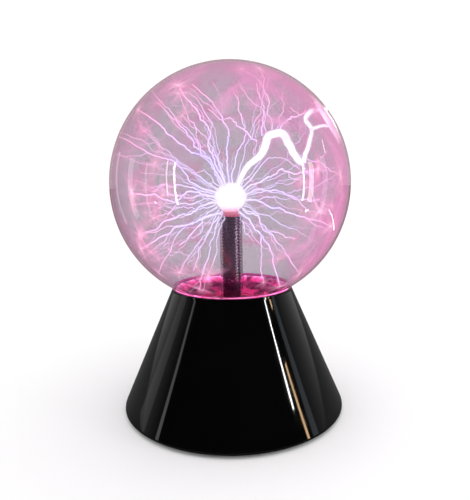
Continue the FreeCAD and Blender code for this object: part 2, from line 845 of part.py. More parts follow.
# ---------------------------------------------------------------- power inlet
def dc_jack():
    front = s.panel_face + s.jack_flange_thickness
    turned("dc_jack_body", [
        (s.pin_tail, s.jack_back),
        (s.jack_radius, s.jack_back),
        (s.jack_radius, s.panel_face),
        (s.jack_flange, s.panel_face),
        (s.jack_flange, front - 0.5),
        (s.jack_flange - 0.5, front),
        (s.jack_bore + 0.4, front),
        (s.jack_bore, front - 0.6),
        (s.jack_bore, s.jack_floor),
        (s.pin_tail, s.jack_floor),
    ], s.jack_x, 0, s.panel_axis, "y")
    turned("dc_jack_pin", [
        (0, s.jack_back - 3),
        (s.pin_tail, s.jack_back - 3),
        (s.pin_tail, s.jack_floor + 0.3),
        (s.pin_radius, s.jack_floor + 0.3),
        (s.pin_radius, s.panel_face + 0.2),
        (s.pin_radius * 0.5, s.panel_face + 0.8),
        (0, s.panel_face + 0.8),
    ], s.jack_x, 0, s.panel_axis, "y")
    leaf = box("dc_jack_contact", 1.4, 7, 0.3, s.jack_x, s.jack_floor + 4, s.panel_axis - 2.95)
    sub_part(leaf, "dc_jack_contact")
    blank = cylinder("jack_nut_blank", 5.4, 2, s.jack_x, panel_back - 2, s.panel_axis, "y")
    bore = cylinder("jack_nut_bore", s.jack_radius, 4, s.jack_x, panel_back - 3, s.panel_axis, "y")
    prism = doc.addObject("Part::Prism", "jack_nut_prism")
    prism.Polygon = 6
    bind(prism, "Circumradius", 5.7)
    bind(prism, "Height", 2)
    place(prism, s.jack_x, panel_back - 2, s.panel_axis, "y")
    hexagon = doc.addObject("Part::Common", "jack_nut_hexagon")
    hexagon.Base = blank
    hexagon.Tool = prism
    sub_part(cut("dc_jack_nut", hexagon, bore), "dc_jack_nut")


# ---------------------------------------------------------------- slide switch
def switch_slot():
    return (s.knob_half_width + s.knob_travel + 0.4) * 2


def switch_body():
    """A small case behind the panel, open at the front along the knob's travel."""
    depth = panel_back - s.switch_back
    case = box("switch_case", 19, depth, 8, s.switch_x, s.switch_back + depth / 2, s.panel_axis - 4)
    ears = box("switch_ears", 26, 1.2, 8, s.switch_x, panel_back - 0.6, s.panel_axis - 4)
    inner_depth = depth - 1.2 - 1.5
    hollow = box("switch_hollow", 13, inner_depth, 5.2,
                 s.switch_x, s.switch_back + 1.5 + inner_depth / 2, s.panel_axis - 2.6)
    slot_height = s.knob_half_height * 2 + 0.2
    slot = box("switch_slot", switch_slot(), 4, slot_height,
               s.switch_x, panel_back, s.panel_axis - slot_height / 2)
    holes = [hollow, slot]
    for side in (-1, 1):
        x = s.switch_x + s.switch_screw_x * side
        holes.append(cylinder("switch_ear_hole", 0.95, 4, x, panel_back - 3, s.panel_axis, "y"))
    solid = fuse("switch_solid", [case, ears])
    sub_part(cut("switch_body", solid, fuse("switch_holes", holes)), "switch_body")


def switch_fittings():
    blades = [
        box(f"switch_blade_{index}", 0.8, 5, 1.8, s.switch_x + x, s.switch_back - 2.5, s.panel_axis - 0.9)
        for index, x in enumerate((-3, 0, 3))
    ]
    sub_part(group("switch_terminals", blades), "switch_terminals")
    head_height = 1.1
    screws = []
    for side in (-1, 1):
        x = s.switch_x + s.switch_screw_x * side
        screws.append(screw(f"switch_screw_{side}", 1.6, head_height, 0.9, 4.5,
                            x, s.panel_face + head_height, s.panel_axis, "inwards"))
    sub_part(group("switch_screws", screws), "switch_screws")


def switch_knob():
    """The knob and the block that runs inside the case: these two pieces slide together."""
    block_front = panel_back - 1.3
    block_depth = 3.0
    length = s.knob_tip - block_front + block_depth
    width = s.knob_half_width * 2
    height = s.knob_half_height * 2
    stem = box("knob_stem", width, length, height,
               s.switch_x, block_front - block_depth + length / 2, s.panel_axis - s.knob_half_height)
    block = box("knob_block", 6.4, block_depth, 5,
                s.switch_x, block_front - block_depth / 2, s.panel_axis - 2.5)
    sub_part(fuse("switch_knob", [stem, block]), "switch_knob")
    wiper = box("switch_contact", 5.2, 1.6, 2.4,
                s.switch_x, block_front - block_depth - 0.8, s.panel_axis - 1.2)
    sub_part(wiper, "switch_contact")


globe_glass()
stem_glass()
exhaust_tip()
electrode_filling()
stem_sleeve()
stem_plug()
hv_lead()
seat_dish()
dish_screws()
globe_gasket()
neck_sealant()
neck_clamp_ring()
clamp_screws()
base_cone()
rear_panel()
bottom_cover()
cover_screws()
rubber_feet()
driver_board()
board_screws()
ferrite_core()
transformer_coils()
heat_sink()
power_transistor()
board_components()
leads()
dc_jack()
switch_body()
switch_fittings()
switch_knob()

doc.recompute()
for thing in doc.Objects:
    if "Invalid" in thing.State or "Error" in thing.State:
        raise RuntimeError(f"{thing.Label} did not build: {thing.State}")
for piece in sub_parts:
    if piece.Shape.isNull() or not piece.Shape.isValid():
        raise RuntimeError(f"{piece.Label} has no valid shape")
os.makedirs("parts", exist_ok=True)
for piece in sub_parts:
    piece.Shape.exportStep(f"parts/{piece.Label}.step")
    print(f"{piece.Label}: {piece.Shape.Volume:.0f} mm3")
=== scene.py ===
import json
import math
import random

import bmesh
import bpy
from mathutils import Matrix, Quaternion, Vector, noise


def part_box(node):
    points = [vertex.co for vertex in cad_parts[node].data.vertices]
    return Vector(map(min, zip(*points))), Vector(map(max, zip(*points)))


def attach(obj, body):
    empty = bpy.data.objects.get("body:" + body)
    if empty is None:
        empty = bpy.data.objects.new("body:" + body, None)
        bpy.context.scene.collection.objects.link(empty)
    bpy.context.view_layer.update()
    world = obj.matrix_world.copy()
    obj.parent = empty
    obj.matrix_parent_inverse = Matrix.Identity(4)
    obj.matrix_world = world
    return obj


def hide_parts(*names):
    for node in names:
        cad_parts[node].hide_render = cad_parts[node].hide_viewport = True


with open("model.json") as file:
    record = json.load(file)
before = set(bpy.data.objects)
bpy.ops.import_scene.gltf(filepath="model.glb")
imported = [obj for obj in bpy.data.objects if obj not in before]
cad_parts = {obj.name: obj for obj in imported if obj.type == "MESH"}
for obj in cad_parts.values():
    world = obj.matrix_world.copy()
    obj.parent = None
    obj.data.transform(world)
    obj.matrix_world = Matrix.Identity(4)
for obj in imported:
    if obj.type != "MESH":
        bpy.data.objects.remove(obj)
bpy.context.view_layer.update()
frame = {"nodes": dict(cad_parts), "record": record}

NODES = frame["nodes"]
MM = 0.001

# ---- places, from the frame
globe_low, globe_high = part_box("globe_glass")
GLOBE_RADIUS = min(globe_high.x, -globe_low.x, globe_high.y, -globe_low.y)
# Drawn thinner than the real 2 mm wall, so that the wall seen edge on stays a fine line.
GLOBE_WALL = 0.7 * MM
INSIDE_RADIUS = GLOBE_RADIUS - GLOBE_WALL
CENTRE = Vector((0, 0, globe_high.z - GLOBE_RADIUS))
NECK_RADIUS = 16 * MM
NECK_BOTTOM = globe_low.z
stem_low, stem_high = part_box("stem_glass")
STEM_RADIUS = 8.6 * MM
STEM_WALL = 1 * MM
BULB_RADIUS = 12 * MM
BULB = Vector((0, 0, stem_high.z - BULB_RADIUS))
SLEEVE_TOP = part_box("stem_sleeve")[1].z
DISH_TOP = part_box("seat_dish")[1].z
base_low, base_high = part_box("base_cone")
BASE_RADIUS = base_high.x
# Where the cone's flank ends and its rounded lip begins.
SHOULDER_RADIUS = 46.1 * MM
SHOULDER = 93.4 * MM


# ---- camera
CAMERA_DISTANCE = 4.195 * GLOBE_RADIUS
CAMERA_RISE = 0.0685 * GLOBE_RADIUS
CAMERA_PITCH = math.radians(8.51)
CAMERA_YAW = math.radians(0.43)
CAMERA_ROLL = math.radians(-0.9)
CAMERA_LENS = 35.18
SENSOR = 36.0


def add_camera():
    data = bpy.data.cameras.new("camera")
    data.lens = CAMERA_LENS
    data.sensor_fit = "VERTICAL"
    data.sensor_height = SENSOR
    data.clip_start = 0.01
    camera = bpy.data.objects.new("camera", data)
    forward = Vector((
        math.sin(CAMERA_YAW) * math.cos(CAMERA_PITCH),
        math.cos(CAMERA_YAW) * math.cos(CAMERA_PITCH),
        -math.sin(CAMERA_PITCH),
    ))
    turn = forward.to_track_quat("-Z", "Y") @ Quaternion((0, 0, 1), CAMERA_ROLL)
    place = CENTRE + Vector((0, -CAMERA_DISTANCE, CAMERA_RISE))
    camera.matrix_world = Matrix.Translation(place) @ turn.to_matrix().to_4x4()
    bpy.context.collection.objects.link(camera)
    bpy.context.scene.camera = camera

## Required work
Go through the material above and output exactly the lines from the one containing "globe_glass()" through the one containing "obj.parent = None".

## The reply
globe_glass()
stem_glass()
exhaust_tip()
electrode_filling()
stem_sleeve()
stem_plug()
hv_lead()
seat_dish()
dish_screws()
globe_gasket()
neck_sealant()
neck_clamp_ring()
clamp_screws()
base_cone()
rear_panel()
bottom_cover()
cover_screws()
rubber_feet()
driver_board()
board_screws()
ferrite_core()
transformer_coils()
heat_sink()
power_transistor()
board_components()
leads()
dc_jack()
switch_body()
switch_fittings()
switch_knob()

doc.recompute()
for thing in doc.Objects:
    if "Invalid" in thing.State or "Error" in thing.State:
        raise RuntimeError(f"{thing.Label} did not build: {thing.State}")
for piece in sub_parts:
    if piece.Shape.isNull() or not piece.Shape.isValid():
        raise RuntimeError(f"{piece.Label} has no valid shape")
os.makedirs("parts", exist_ok=True)
for piece in sub_parts:
    piece.Shape.exportStep(f"parts/{piece.Label}.step")
    print(f"{piece.Label}: {piece.Shape.Volume:.0f} mm3")
=== scene.py ===
import json
import math
import random

import bmesh
import bpy
from mathutils import Matrix, Quaternion, Vector, noise


def part_box(node):
    points = [vertex.co for vertex in cad_parts[node].data.vertices]
    return Vector(map(min, zip(*points))), Vector(map(max, zip(*points)))


def attach(obj, body):
    empty = bpy.data.objects.get("body:" + body)
    if empty is None:
        empty = bpy.data.objects.new("body:" + body, None)
        bpy.context.scene.collection.objects.link(empty)
    bpy.context.view_layer.update()
    world = obj.matrix_world.copy()
    obj.parent = empty
    obj.matrix_parent_inverse = Matrix.Identity(4)
    obj.matrix_world = world
    return obj


def hide_parts(*names):
    for node in names:
        cad_parts[node].hide_render = cad_parts[node].hide_viewport = True


with open("model.json") as file:
    record = json.load(file)
before = set(bpy.data.objects)
bpy.ops.import_scene.gltf(filepath="model.glb")
imported = [obj for obj in bpy.data.objects if obj not in before]
cad_parts = {obj.name: obj for obj in imported if obj.type == "MESH"}
for obj in cad_parts.values():
    world = obj.matrix_world.copy()
    obj.parent = None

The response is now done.